According to a GoFundMe page organized for him, he is receiving dialysis treatments to assist his kidneys, and he is slowly improving.
“Brenden also has nerve damage on the left side of his body, and the doctors said it could take up to a year before he can use his left arm again,” Kristie said. “He still can’t walk, and he can’t keep any food or fluids down.”
He joins what is, according to the U.S. Consumer Product Safety Commission, a growing number of victims of carbon monoxide poisoning.
This March, the U.S. CPSC released a report that estimates nationwide carbon-monoxide-related deaths associated with consumer products. According to the CPSC, between 2009 and 2019, that number is on the rise.
For example, in 2009, there were 148 total carbon monoxide deaths. By 2019, that number had risen to 250 and still counting because death certificate data from some states can lag for months or even years.
In the most recent three years, the report notes that there were more deaths caused by engine-driven tools (49 percent), a category that encompasses generators, lawn mowers, leaf blowers, etc., than any other category. Heating systems, which includes furnaces, portable heaters, and space heaters, accounted for 28 percent of the deaths from 2017 to 2019. Water heaters accounted for 4 percent. Pool and spa heaters contributed to less than 1 percent.
In fact, according to the CPSC, from 2009 to 2019 pool heaters played a role in exactly 13 deaths.
This number is almost certainly an underestimation.

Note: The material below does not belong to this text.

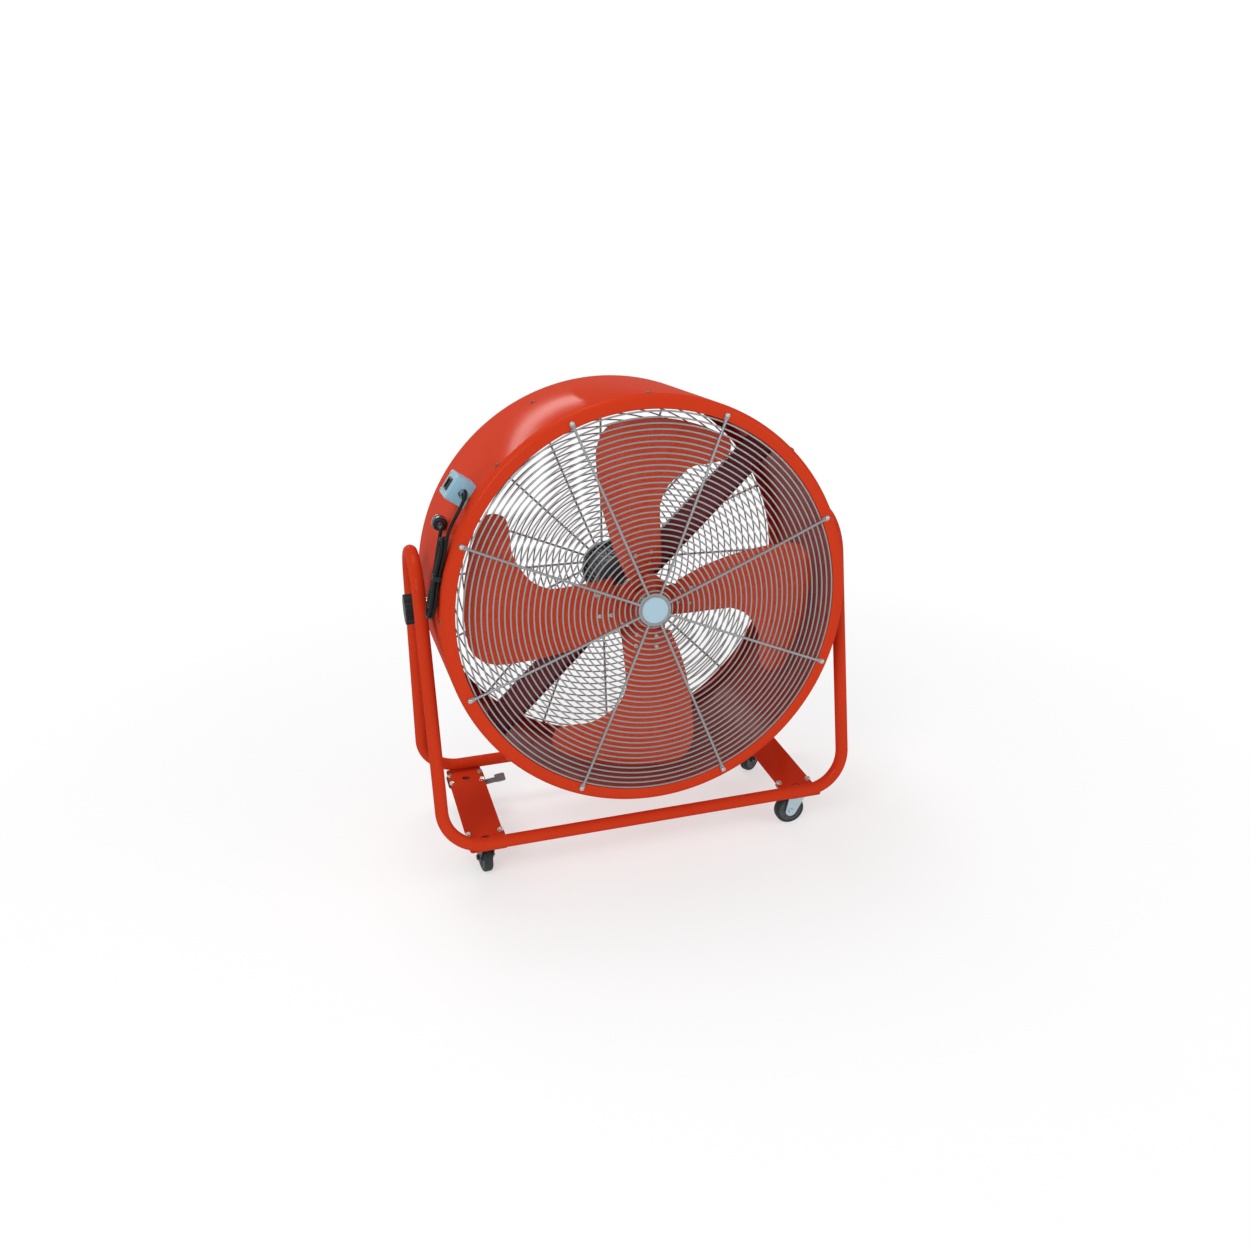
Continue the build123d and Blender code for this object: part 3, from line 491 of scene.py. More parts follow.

The Jenkins Foundation, which keeps track of carbon-monoxiderelated incidents and fatalities, has a database of hotel and motel injuries and fatalities since 1967. From 2009 to 2019, they recorded 9 deaths attributed to hotel swimming pool and spa heaters.
It is difficult to believe that over 10 years, only 4 additional deaths were attributed to other commercial and residential pool and spa heaters.